The ALS-U EPICS environment design principles culminate in a strategic combination:

• Follow Standards: Adhere to the stable, standardized linux-x86_64 architecture identifier (via EPICS_HOST_ARCH) for building core EPICS components, maximizing compatibility and following widespread Linux/EPICS conventions.
• Isolate and Manage Variation: Utilize OS-specific folders (e.g., debian-12, rocky-8.10) to effectively manage the unavoidable differences in dependencies, paths, and configurations between specific Linux distributions.

This hybrid approach results in an environment that is not only robust and adaptable but also significantly simpler for long-term maintenance. It benefits from architectural standardization while precisely accommodating the nuances of supported operating systems. Crucially, it avoids the significant inefficiencies and maintenance overhead associated with building and managing separate, nearly identical EPICS cores for each OS version.
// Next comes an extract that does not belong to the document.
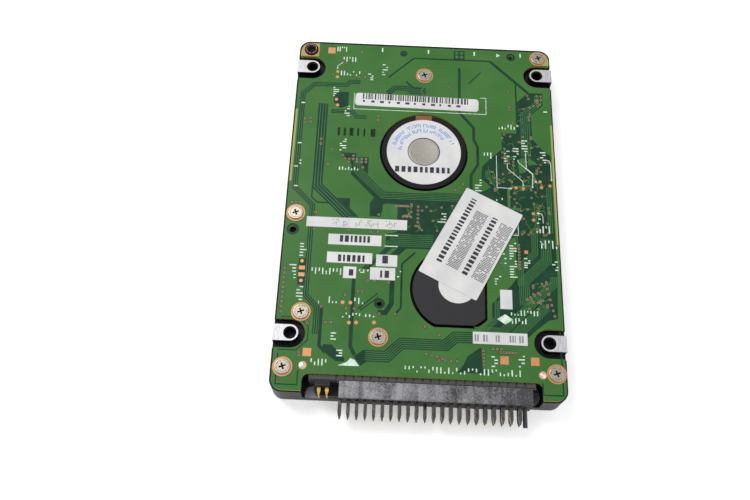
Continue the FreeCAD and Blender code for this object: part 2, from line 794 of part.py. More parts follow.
def head_levels():
    """Each head: its spring's underside and top, and its slider's, on all four faces."""
    levels = []
    for z0, z1 in (upper_platter_z, lower_platter_z):
        levels.append(((z0 - head_gap, z0 - head_gap + spring_thick),
                       (z0 - fly_gap - slider_thick, z0 - fly_gap)))
        levels.append(((z1 + head_gap - spring_thick, z1 + head_gap),
                       (z1 + fly_gap, z1 + fly_gap + slider_thick)))
    return levels


def suspensions():
    """Four thin tapered springs, each ending in the tab that climbs the ramp."""
    springs = []
    for (z0, z1), _ in head_levels():
        root = polar(pivot, arm_reach - 13.0, park_angle)
        neck = polar(pivot, arm_reach - 7.0, park_angle)
        head = polar(pivot, arm_reach, park_angle)
        tab = polar(pivot, arm_reach + 2.2, park_angle)
        pieces = [bar(root, neck, 2.0, z0, z1), bar(neck, head, 1.1, z0, z1),
                  bar(head, tab, 0.35, z0, z1)]
        springs.append(joined(pieces))
    return springs


def head_sliders():
    """Four ceramic sliders that carry the read and write elements."""
    sliders = []
    for _, (z0, z1) in head_levels():
        x, y = polar(pivot, arm_reach, 0.0)
        box = block(x - 0.62, x + 0.62, y - 0.5, y + 0.5, z0, z1)
        sliders.append(turned(box, pivot, park_angle))
    return sliders


def arm_flex():
    """Ribbon glued along the side of the arm block."""
    z0, z1 = arm_levels[0][1], arm_levels[2][0]
    return fan(pivot, hub_block_r, hub_block_r + 0.12, -115.0, 22.0, z0, z1)


def preamp_chip():
    """Small chip on the arm's ribbon."""
    box = block(pivot[0] + hub_block_r + 0.12, pivot[0] + hub_block_r + 0.72, pivot[1] - 1.0,
                pivot[1] + 1.0, arm_levels[0][1] + 0.6, arm_levels[2][0] - 0.6)
    return turned(box, pivot, -123.0)


def flex_loop():
    """Free ribbon between the arm and its bracket, which bends as the arm swings."""
    z0, z1 = arm_levels[0][1] + 0.3, arm_levels[2][0] - 0.3
    end = polar(pivot, hub_block_r + 0.3, -108.0)
    ribbon = bar(end, (end[0] - 0.6, end[1] - 4.0), 0.06, z0, z1)
    rest = bar((end[0] - 0.6, end[1] - 4.0), (bracket_x + 4.0, bracket_y + 1.9), 0.06, z0, z1)
    return joined([ribbon, rest])


bracket_x = -3.5
bracket_y = near + 12.0


def flex_bracket():
    """Metal bracket that holds the ribbon's fixed end over the head connector."""
    wall = block(bracket_x - 5, bracket_x + 5, bracket_y + 1.1, bracket_y + 1.7, 1.4, deck)
    shelf = block(bracket_x - 5, bracket_x + 5, bracket_y - 2.0, bracket_y + 1.2, deck - 1.9,
                  deck - 1.3)
    feet = [block(bracket_x + s * 5.7 - 0.9, bracket_x + s * 5.7 + 0.9, bracket_y - 2.0,
                  bracket_y + 1.7, deck - 0.6, deck) for s in (-1, 1)]
    walls = [block(bracket_x + s * 4.7 - 0.3, bracket_x + s * 4.7 + 0.3, bracket_y - 2.0,
                   bracket_y + 1.7, deck - 1.9, deck) for s in (-1, 1)]
    return joined([wall, shelf] + feet + walls)


def head_connector_shape(grow, z0, z1):
    """Outline of the head connector that passes through the casting's floor."""
    return block(bracket_x - 4.2 - grow, bracket_x + 4.2 + grow, bracket_y - 1.7 - grow,
                 bracket_y + 0.9 + grow, z0, z1)


def head_connector():
    """Plug block between the heads' ribbon and the board."""
    return head_connector_shape(0, deck - 1.3, board_low)


# ---- voice coil motor, stops, latch and ramp -----------------------------------------
def yoke(levels):
    """Steel plate of the voice coil motor with an ear at each post."""
    z0, z1 = levels
    plate = fan(pivot, yoke_in, yoke_out, -38.0, 46.0, z0, z1)
    ears = [cyl(*polar(pivot, r, a), yoke_post_r + 1.0, z0, z1) for a, r in post_places]
    whole = joined([plate] + ears)
    limit = rounded(-cavity_side + 0.2, cavity_side - 0.3, cavity_near + 0.3, spindle[1], z0,
                    z1, cavity_corner)
    holes = [cyl(*polar(pivot, r, a), screw_r + fit, 0, body_height) for a, r in post_places]
    return whole.common(limit).cut(holes)


def magnet(levels):
    """Rare-earth magnet on a yoke."""
    return fan(pivot, coil_in + 0.4, coil_out - 0.3, coil_middle, 25.0, *levels)


def yoke_posts():
    """Spacers between the yokes."""
    return [tube(*polar(pivot, r, a), screw_r + fit, yoke_post_r, upper_yoke_z[1],
                 lower_yoke_z[0]) for a, r in post_places]


def chamber_screws():
    """Screws that hold the yokes with their spacers, and the ramp, to the casting."""
    places = [(polar(pivot, r, a), upper_yoke_z[0]) for a, r in post_places]
    places.append((ramp_screw_place(), ramp_seat))
    return [screw(*place, seat, False, chamber_head_r, 0.3, deck - seat - 0.1, 2, 1.8)
            for place, seat in places]


def crash_stop(angle):
    """Rubber bumper between the yokes that ends the arm's travel."""
    return cyl(*polar(pivot, stop_reach, angle), stop_r, upper_yoke_z[1], lower_yoke_z[0])


latch_pin = (25.7, near + 10.6)
latch_reach = 5.5
latch_open = 81.0
latch_z = (coil_z[0] + 0.1, coil_z[1] - 0.1)


def latch_lever():
    """Inertial latch: a lever whose tip swings in ahead of the fork's hook."""
    z0, z1 = latch_z
    tip = polar(latch_pin, latch_reach, latch_open)
    tail = polar(latch_pin, 2.6, latch_open + 180.0)
    lever = joined([cyl(*latch_pin, 1.5, z0, z1), bar(latch_pin, tip, 0.5, z0, z1),
                    bar(latch_pin, tail, 1.0, z0, z1)])
    return lever.cut(cyl(*latch_pin, 0.6 + running, 0, body_height))


def latch_post():
    """Pin that the latch turns on, with a head that keeps it there."""
    pin = cyl(*latch_pin, 0.6, latch_z[0] - 0.3, deck)
    head = cyl(*latch_pin, 1.1, latch_z[0] - 0.6, latch_z[0] - 0.1)
    shoulder = cyl(*latch_pin, 1.3, latch_z[1] + 0.1, deck)
    return joined([pin, head, shoulder])


tab_gap = 0.06                # between a spring's tab and the ramp's finger
ramp_low = head_levels()[0][0][0] - tab_gap - 0.7
ramp_seat = ramp_low + 0.6


def load_ramp():
    """Plastic ramp at the disks' edge that the springs' tabs climb when parked."""
    gap = tab_gap
    springs = [z for z, _ in head_levels()]
    pieces = [fan(pivot, arm_reach + 3.0, arm_reach + 4.6, park_angle + 2.5, 5.5, ramp_low,
                  deck),
              fan(pivot, arm_reach + 0.9, arm_reach + 5.6, park_angle + 7.0, 2.6, ramp_seat,
                  deck)]
    fingers = [(springs[0][0] - gap - 0.5, springs[0][0] - gap),
               (springs[1][1] + gap, springs[2][0] - gap),
               (springs[3][1] + gap, springs[3][1] + gap + 0.5)]
    pieces += [fan(pivot, arm_reach + 0.9, arm_reach + 3.2, park_angle + 1.0, 4.0, *z)
               for z in fingers]
    place = ramp_screw_place()
    return without(joined(pieces), [cyl(*place, screw_r + fit, 0, body_height),
                                    cyl(*place, chamber_head_r + 0.1, 0, ramp_seat)])


def ramp_screw_place():
    """Centre of the screw through the ramp's foot."""
    return polar(pivot, arm_reach + 3.6, park_angle + 7.0)


# ---- filters ------------------------------------------------------------------------
def breather_filter():
    """Round filter glued inside the cover over the breather hole."""
    return cyl(*breather_place(), 4.0, cover_thick, cover_thick + 0.9)


def recirculation_filter():
    """Small pad that stands in the air stream beside the disks."""
    x, y = filter_place()
    pad = block(x - 0.8, x + 0.8, y - 3.0, y + 3.0, 1.5, deck)
    return turned(pad, (x, y), 134.0)


def desiccant_pack():
    """Packet of drying beads in the corner of the chamber."""
    x, y = -23.0, near + 11.5
    return rounded(x - 3.6, x + 3.6, y - 4.0, y + 4.0, 2.4, deck - 0.3, 1.2)


# ---- all pieces ---------------------------------------------------------------------
def main():
    os.makedirs("parts", exist_ok=True)
    contacts = connector_contacts()
    jumpers = jumper_contacts()
    core = stator_core()
    save("base_casting", base_casting())
    save("top_cover", top_cover())
    save("cover_label", label_plan(0, 0, label_thick))
    save("cover_gasket", cover_gasket())
    save("cover_screws", cover_screws())
    save("breather_filter", breather_filter())
    save("circuit_board", circuit_board())
    save("board_screws", board_screws())
    save("insulator_sheet", insulator_sheet())
    save("controller_chip", chip(-20.5, near + 56.0, 12.0, 12.0, 0.9, 16, "xy"))
    save("motor_driver_chip", chip(22.5, near + 50.5, 8.0, 8.0, 0.85, 10, "xy"))
    save("buffer_memory_chip", chip(-14.5, near + 35.5, 8.0, 11.5, 0.9, 14, "x"))
    save("crystal", crystal())
    save("board_capacitors", board_capacitors())
    save("connector_pins", contacts)
    save("jumper_pins", jumpers)
    save("connector_housing", connector_housing(contacts + jumpers))
    labels()
    save("service_label", service_label())
    save("pivot_sticker", pivot_sticker())
    save("bearing_sleeve", bearing_sleeve())
    save("motor_cap", motor_cap())
    save("stator_core", core)
    save("stator_coils", stator_coils(core))
    save("rotor_hub", rotor_hub())
    save("spindle_shaft", spindle_shaft())
    save("rotor_magnet", rotor_magnet())
    save("upper_platter", platter(upper_platter_z))
    save("lower_platter", platter(lower_platter_z))
    save("platter_spacer", tube(*spindle, hub_r, hub_r + 2.0, upper_platter_z[1],
                                lower_platter_z[0]))
    save("disk_clamp", disk_clamp())
    save("clamp_screw", clamp_screw())
    save("motor_flex", motor_flex())
    save("motor_label", motor_label())
    save("arm_block", arm_block())
    save("coil_fork", coil_fork())
    save("voice_coil", voice_coil())
    pivot_cartridge()
    save("pivot_screw", pivot_screw())
    save("suspensions", suspensions())
    save("head_sliders", head_sliders())
    save("arm_flex", arm_flex())
    save("preamp_chip", preamp_chip())
    save("flex_loop", flex_loop())
    save("flex_bracket", flex_bracket())
    save("head_connector", head_connector())
    save("upper_yoke", yoke(upper_yoke_z))
    save("lower_yoke", yoke(lower_yoke_z))
    save("yoke_magnets", [magnet(upper_magnet_z), magnet(lower_magnet_z)])
    save("yoke_posts", yoke_posts())
    save("chamber_screws", chamber_screws())
    save("crash_stops", [crash_stop(a) for a in stop_angles])
    save("latch_lever", latch_lever())
    save("latch_post", latch_post())
    save("load_ramp", load_ramp())
    save("recirculation_filter", recirculation_filter())
    save("desiccant_pack", desiccant_pack())


main()
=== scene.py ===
import bpy
import math
import numpy as np
from mathutils import Matrix, Vector


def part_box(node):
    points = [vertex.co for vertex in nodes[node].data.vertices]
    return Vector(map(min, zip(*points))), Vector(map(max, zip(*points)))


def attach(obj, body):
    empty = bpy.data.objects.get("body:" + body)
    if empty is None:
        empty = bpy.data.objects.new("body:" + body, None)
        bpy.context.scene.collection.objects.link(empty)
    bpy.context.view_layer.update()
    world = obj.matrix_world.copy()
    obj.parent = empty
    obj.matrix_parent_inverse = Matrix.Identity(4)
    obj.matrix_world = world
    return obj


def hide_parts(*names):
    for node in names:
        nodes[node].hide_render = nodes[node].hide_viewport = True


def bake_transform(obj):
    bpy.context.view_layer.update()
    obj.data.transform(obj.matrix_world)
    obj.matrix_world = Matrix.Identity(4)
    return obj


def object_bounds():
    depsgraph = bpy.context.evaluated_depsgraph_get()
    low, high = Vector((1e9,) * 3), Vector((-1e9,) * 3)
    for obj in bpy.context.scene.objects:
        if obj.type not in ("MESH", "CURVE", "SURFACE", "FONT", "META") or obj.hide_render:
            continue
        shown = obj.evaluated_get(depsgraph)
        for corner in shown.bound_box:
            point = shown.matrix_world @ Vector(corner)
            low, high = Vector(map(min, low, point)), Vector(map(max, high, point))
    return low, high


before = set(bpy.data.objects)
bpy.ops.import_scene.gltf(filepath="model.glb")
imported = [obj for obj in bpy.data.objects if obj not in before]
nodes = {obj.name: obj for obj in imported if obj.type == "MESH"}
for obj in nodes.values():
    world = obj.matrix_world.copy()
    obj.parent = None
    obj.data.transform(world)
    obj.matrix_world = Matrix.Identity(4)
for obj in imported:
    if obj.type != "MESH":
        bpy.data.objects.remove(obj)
cad_box = [list(corner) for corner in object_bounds()]

# ---- studio ---------------------------------------------------------------------------
# The drive lies on its cover on a pale table top, seen from above and a little in front,
# under a large soft lamp on the left and the even light of a white room.
camera_lens = 38.55
camera_elevation = math.radians(66.37)
camera_azimuth = math.radians(0.27)
camera_roll = math.radians(2.19)
camera_distance = 0.19937
camera_target = Vector((-0.01151, -0.01377, 0.0095))

back = Vector((math.sin(camera_azimuth) * math.cos(camera_elevation),
               -math.cos(camera_azimuth) * math.cos(camera_elevation),
               math.sin(camera_elevation)))
level = Vector((0, 0, 1)).cross(back).normalized()
upward = back.cross(level)
right = math.cos(camera_roll) * level + math.sin(camera_roll) * upward
up = math.cos(camera_roll) * upward - math.sin(camera_roll) * level
camera_data = bpy.data.cameras.new("camera")
camera_data.lens = camera_lens
camera_data.sensor_width = 36
camera_data.clip_start = 0.01
camera = bpy.data.objects.new("camera", camera_data)
camera.matrix_world = Matrix.Translation(camera_target + back * camera_distance) @ Matrix(
    (right, up, back)).transposed().to_4x4()
bpy.context.collection.objects.link(camera)
bpy.context.scene.camera = camera
bpy.context.scene.view_settings.view_transform = "Standard"

room = bpy.data.worlds.new("room")
room.use_nodes = True
room.node_tree.nodes["Background"].inputs["Color"].default_value = (1, 1, 1, 1)
room.node_tree.nodes["Background"].inputs["Strength"].default_value = 0.75
bpy.context.scene.world = room


def lamp(name, place, size, power):
    """Square soft lamp at a place, turned to shine on the middle of the drive."""
    light = bpy.data.lights.new(name, "AREA")
    light.size = size
    light.energy = power
    holder = bpy.data.objects.new(name, light)
    holder.location = place
    holder.rotation_euler = (-Vector(place)).to_track_quat("-Z", "Y").to_euler()
    bpy.context.collection.objects.link(holder)


lamp("key_lamp", (-0.25, 0.20, 0.45), 0.25, 1.5)
lamp("fill_lamp", (0.35, -0.15, 0.40), 0.40, 0.6)


class Wire:
    """One output of a shader node; arithmetic on it adds the Math nodes that work it out."""

    def __init__(self, finish, socket):
        self.finish = finish
        self.socket = socket

    def math(self, operation, first, second=0.0):
        return self.finish.node("ShaderNodeMath", {"operation": operation}, {0: first, 1: second})

    def __add__(self, other):
        return self.math("ADD", self, other)

    def __sub__(self, other):
        return self.math("SUBTRACT", self, other)

    def __rsub__(self, other):
        return self.math("SUBTRACT", other, self)

    def __mul__(self, other):
        return self.math("MULTIPLY", self, other)

    def __gt__(self, other):
        return self.math("GREATER_THAN", self, other)

    def __lt__(self, other):
        return self.math("LESS_THAN", self, other)

    __radd__ = __add__
    __rmul__ = __mul__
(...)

Furthermore, this clear separation simplifies lifecycle management. This is especially critical considering the typical lifecycle mismatch: operating systems often have support lifetimes of only 5-10 years, whereas accelerator control systems must remain operational and maintainable for potentially 25 years or more. By building the core EPICS components against the stable linux-x86_64 architecture, we decouple them from specific, transient OS versions.

The OS-specific folders then act as an adaptable layer, allowing the long-lived core system to integrate with whichever operating systems are current during its extended lifespan. Adding support for a new OS version primarily involves creating its specific folder, while decommissioning support for an end-of-life OS becomes a straightforward task of removing its folder.

This approach ensures the control system’s long-term viability and simplifies OS migration paths over decades, without requiring fundamental re-engineering of the core components within EPICS base and its IOC applications overall. This focus on a standardized core with isolated adaptations is key to maintaining a manageable and sustainable EPICS environment over its required operational lifetime.